I then became aware that they might be kneeling upright, surveying me, appraising me, judging me, while I knelt before the ring, my head still fastened down.

“This is a new girl,” said the pit master, in that slurring voice, almost like a natural force, water or lava, issuing from some aperture.

“May we speak, Master?” asked one of the women at the wall. She, like the others, was fastened to it by two chains, independently, one on her neck, one on her left ankle.

“Yes,” said he.

“What is her name?” asked one.

“What is your name?” inquired the pit master.

“I do not know!” I said.

“Is it on your collar?” asked he.

He had not, it seemed, read the collar. He had, however, certainly carefully ascertained the piercing of my ears, which had apparently been of considerable interest to him, and he had, as I had lain helplessly bound before him on the walkway, with his large, rude boorish hands, or paws, if that is what they might better be termed, so heavy and hairy, and rather thoroughly, determined, traced and assessed my curves, “slave curves” as they are often called. But he had not, it seemed, read the collar. I supposed that the name was not all that important, or even if I had a name. After all, who cares what might be the name of a dog or a horse? But, too, perhaps he could not read!

“Yes,” I said. “I think so!”

“What is it?” he asked.

“I do not know!” I said.

“You were not told?”

“No,” I said.

“You saw it?”

“Yes,” I said.

“You cannot read?”

“No,” I said.

“She is illiterate!” said one of the slaves.

“How insulting that she should be put with us!” said another.

“Beware,” said the pit master.

“Forgive me, Master,” she said, quickly.

“What was her caste?” asked one of the women.

“She never had one,” said the pit master. “She has always been casteless.”

“Ai!” said the women, softly in disbelief.

“So utterably low?” asked another women.

“Yes,” said the pit master.

“What was her Home Stone?” asked the woman.

“She comes from a world without Home Stones,” said the pit master.

I sensed that this information was met with disbelief. It was not my fault if I came from a world without Home Stones, whatever they might be!
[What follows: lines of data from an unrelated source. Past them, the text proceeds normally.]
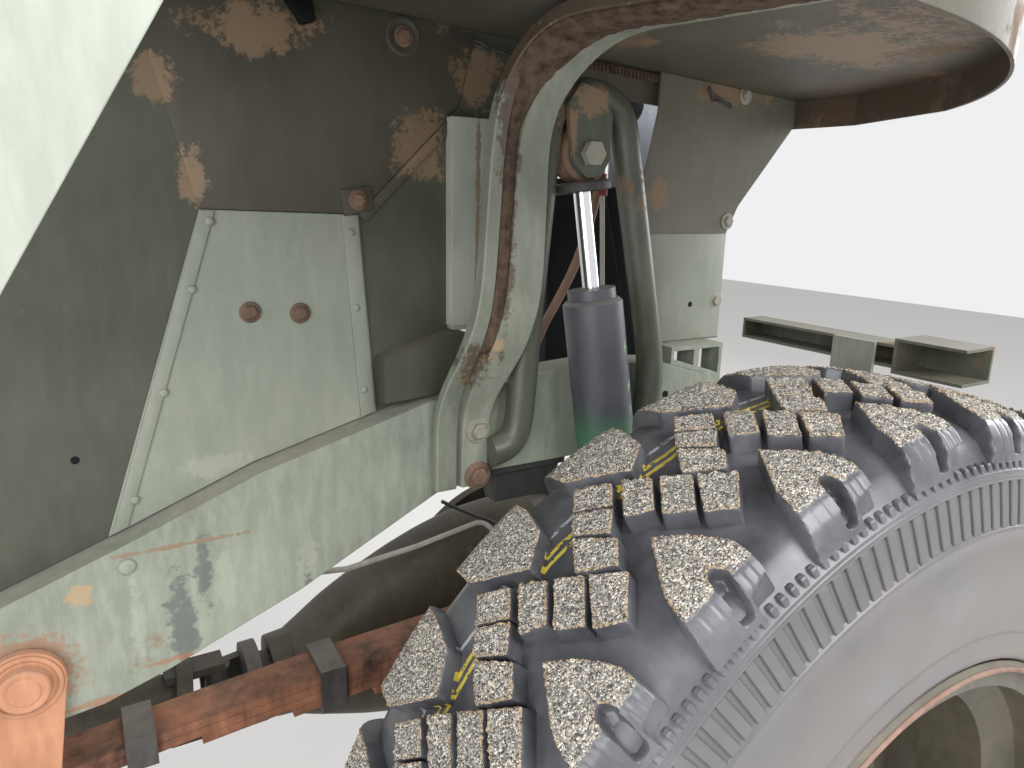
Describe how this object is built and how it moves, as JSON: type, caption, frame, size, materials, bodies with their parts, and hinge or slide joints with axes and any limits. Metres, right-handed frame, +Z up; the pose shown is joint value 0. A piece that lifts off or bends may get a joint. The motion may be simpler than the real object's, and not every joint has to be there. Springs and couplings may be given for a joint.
{
  "type": "front wheel station of an unarmed army 4x4 car",
  "caption": "Right front corner of a light 4x4: lugged tyre and wheel on a steering knuckle, driven axle half, leaf spring, shock absorber in a tube hoop, frame rail and wheel arch panels.",
  "frame": {"origin": "middle of the mounting face at the rear end of the frame rail", "axes": "+X forward along the vehicle, +Y inboard to its centre line, +Z up; the wheel's outer face looks along -Y"},
  "size_m": [1.222, 0.63, 1.1083],
  "materials": {
    "body_green": "matt olive green paint, dusty",
    "rail_green": "brushed-on green paint with dirt runs",
    "axle_green": "dirty green paint",
    "bracket_green": "green paint, brown dirt inside",
    "shock_blue": "dark blue-grey paint",
    "chrome_rod": "bright",
    "rusty_steel": "orange-brown rust",
    "dark_steel": "oily dark steel",
    "bright_steel": "worn zinc",
    "tyre_rubber": "satin black rubber",
    "black_rubber": "matt",
    "rim_olive": "olive paint, worn at the edge",
    "black_paint": "black paint"
  },
  "bodies": {
    "chassis": {"access_plate": "body_green", "arch_bracket": "bracket_green", "axle_ball": "dark_steel", "axle_case": "axle_green", "bay_panel": "body_green", "body_side": "body_green", "brake_pipe": "bright_steel", "bump_stop": "black_rubber", "bumper": "bracket_green", "bumper_bracket": "rail_green", "chassis_rail": "rail_green", "front_apron": "body_green", "front_hanger": "rail_green", "inner_wing": "body_green", "leaf_spring": "rusty_steel", "lower_gusset": "body_green", "pinion_flange": "dark_steel", "prop_shaft": "axle_green", "radiator_side": "black_paint", "rail_end_plate": "rail_green", "shackle_bolts": "rusty_steel", "shackle_plates": "rusty_steel", "shock_body": "shock_blue", "shock_bolts": "rusty_steel", "shock_gusset": "body_green", "shock_hoop": "body_green", "shock_rod": "chrome_rod", "spring_clips": "dark_steel", "spring_plate": "axle_green", "spring_seat": "axle_green", "u_bolts": "dark_steel", "universal_joint": "dark_steel", "wing_channel": "body_green", "wing_outrigger": "rail_green", "wing_top": "body_green"},
    "knuckle": {"swivel_housing": "axle_green", "king_pins": "dark_steel", "brake_backplate": "axle_green", "stub_axle": "dark_steel", "steering_arm": "axle_green"},
    "wheel": {"tyre": "tyre_rubber", "wheel_rim": "rim_olive", "wheel_disc": "rim_olive", "brake_drum": "dark_steel", "hub": "rim_olive", "wheel_nuts": "bright_steel", "hub_cap": "rim_olive"}
  },
  "joints": [
    {"name": "steer", "type": "hinge", "parent": "chassis", "child": "knuckle", "pos_m": [0.64, -0.1825, -0.151], "axis": [0, 0.1045, 0.9945], "range_deg": [-27, 27]},
    {"name": "wheel_spin", "type": "hinge", "parent": "knuckle", "child": "wheel", "pos_m": [0.64, -0.3075, -0.151], "axis": [0, 1, 0], "continuous": true}
  ]
}
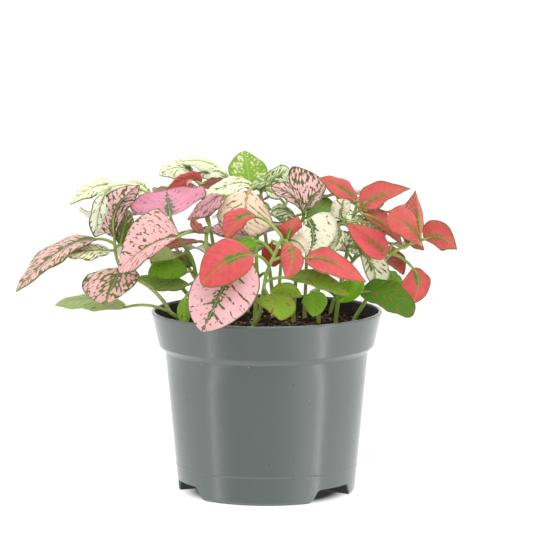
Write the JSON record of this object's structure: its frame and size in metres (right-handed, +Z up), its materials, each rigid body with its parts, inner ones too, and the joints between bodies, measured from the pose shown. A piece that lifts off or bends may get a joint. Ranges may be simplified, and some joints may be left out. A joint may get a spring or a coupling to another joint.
{
  "type": "potted polka dot plant",
  "caption": "Bushy mixed plant with pointed, speckled pink, white and red leaves in a round grey footed nursery pot.",
  "frame": {"origin": "under the middle of the whole plant's box, on the resting plane; the pot's axis stands about 15 mm to +X and 15 mm to -Y of it, because the foliage leans left and back", "axes": "+Z up, the front of the plant as pictured towards -Y, +X to the right as seen from the front"},
  "size_m": [0.2274, 0.1758, 0.1732],
  "materials": {
    "pot_plastic": "satin",
    "soil": "matte",
    "pink_foliage": "satin",
    "white_foliage": "satin",
    "red_foliage": "satin"
  },
  "bodies": {
    "root": {"pot": "pot_plastic", "soil": "soil", "pink_stem_1": "pink_foliage", "pink_stem_2": "pink_foliage", "pink_stem_3": "pink_foliage", "pink_stem_4": "pink_foliage", "pink_stem_5": "pink_foliage", "pink_stem_6": "pink_foliage", "pink_stem_7": "pink_foliage", "white_stem_1": "white_foliage", "white_stem_2": "white_foliage", "white_stem_3": "white_foliage", "white_stem_4": "white_foliage", "white_stem_5": "white_foliage", "red_stem_1": "red_foliage", "red_stem_2": "red_foliage", "red_stem_3": "red_foliage", "red_stem_4": "red_foliage", "red_stem_5": "red_foliage"}
  },
  "joints": []
}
“She is not from our world?” asked one of the women. It was one of those who were kenneled, the brunette. She was just within the bars, kneeling there. In her kennel, as in most, one, even a woman, cannot stand upright. I could see the shadows of the bars on her face and body. Her hands were on the bars of the kennel gate. I gathered that this was permitted.

“No,” said the pit master.

“Master jests with his girls,” said one of the women, reproachfully, one at the wall, in her chains.

“No,” he said.

“I knew such a slave once,” said one of the women at the wall. “She was sold in the same auction as I. She brought a high price.”

“They often do,” said another woman, bitterly.

“Some men like them,” said another. “They look for them in the markets.”

“In some cities they are popular,” said another.

“It is only a matter of supply and demand,” said another. “There are so few of them.”

“They are rare,” said another. “But their numbers increase.”

“More must be being brought in,” said another.

“Yes,” said another.

“Who would want a barbarian girl?” asked one of the women.

“There is obviously a market for them,” said one of the others.

“I understand that men are quite strict with them,” said one of the women.

“Yes,” said another.

I trembled.

“What is that beneath her hair?” inquired one.

The pit master gathered together my hair gently, and lifted it, and held it, bunched, behind my head. I could feel the stress on the hundreds of tiny hairs at the sides of my head, taut, drawn back, but he did not hurt me.

“Yes!” said one of the women. “See! See!”

“Her ears are pierced?” asked another.

“Yes,” said the pit master.

“Not only a barbarian, but a pierced-ear girl!” exclaimed another.

“Yes!” said another.

“Do not keep such a slut with us!” cried one of the slaves.

“No!” cried another.

“No!” protested yet another, one from the kennels.

“I think I shall summon the leather worker,” said the pit master.

“Master?” said one of the women, frightened.